Paragraphs [113(c)] and [118(d)]

[49]            In respect of the second cause of action, Z also seeks further particulars of the allegation in [113(c)] that Z had increased both its sales of petroleum products and its market share, relating to:

(a)the relevant time period; and

(b)the brands of petroleum products.

[50]            This request is repeated in respect of paragraph [118(d)] in the third cause of action.

[51]            The particulars of the relevant time period are found in [102] and the link is obvious. The request for particulars of petroleum brands descends into an unnecessary level of detail. No further particulars are required.

When the amended statement of claim should be filed

[52]            Mr Every-Palmer submitted that an amended statement of claim should await completion of discovery. Ms Heine submitted that the categories of tailored discovery cannot be settled until the amended pleading is filed. I do not accept either proposition.

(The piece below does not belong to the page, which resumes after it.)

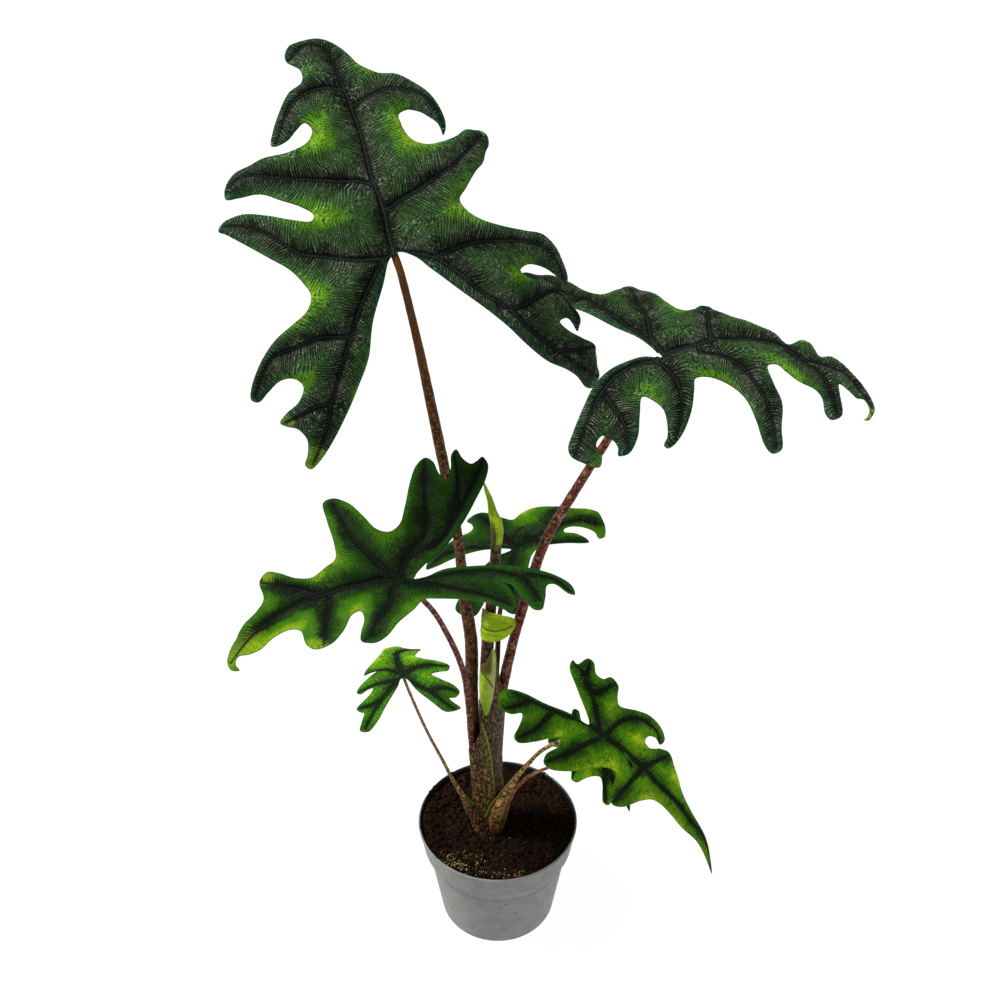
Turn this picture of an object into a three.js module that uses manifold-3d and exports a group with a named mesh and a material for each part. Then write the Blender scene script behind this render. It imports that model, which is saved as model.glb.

[53]            The amendments to the claim that are required as a result of this judgment are technical in nature. Amendment can be done immediately, and there is no reason to delay filing an amended pleading until discovery has been completed, which is likely to take a significant period of time.

[54]            It may be necessary for the plaintiffs to file a further amended statement of claim following the conclusion of discovery, however the requirement of filing two further pleadings, when the first of them only requires technical changes to the pleading, is not unduly burdensome.

[55]            As I have already commented, the discovery process should not be held up while the plaintiffs prepare their amended claim. The amended claim will not expand the range of Z’s conduct that is in issue. It will not alter the scope of discovery. The parties should proceed to settle the categories of tailored discovery as soon as possible. If they are unable to do so, then the Court can assist.

Costs

[56]            Regarding costs, Mr Every-Palmer submitted that if Z is considered to be the successful party with this application, then costs should lie where they fall, or be reserved. Ms Heine submitted that costs should be reserved to be determined at the conclusion of the proceeding, to follow the substantive result.

[57]At this stage, all that is necessary is for costs to be reserved.

Orders

[58]            The plaintiff shall file and serve an amended statement of claim, incorporating the further particulars required by paragraphs [20], [38] and [48] of this judgment, by 9 August 2024.

[59]Costs are reserved.

[60]            The parties shall file a joint memorandum by 23 August 2024, seeking further directions for the proceeding, or a list call or case management conference if appropriate.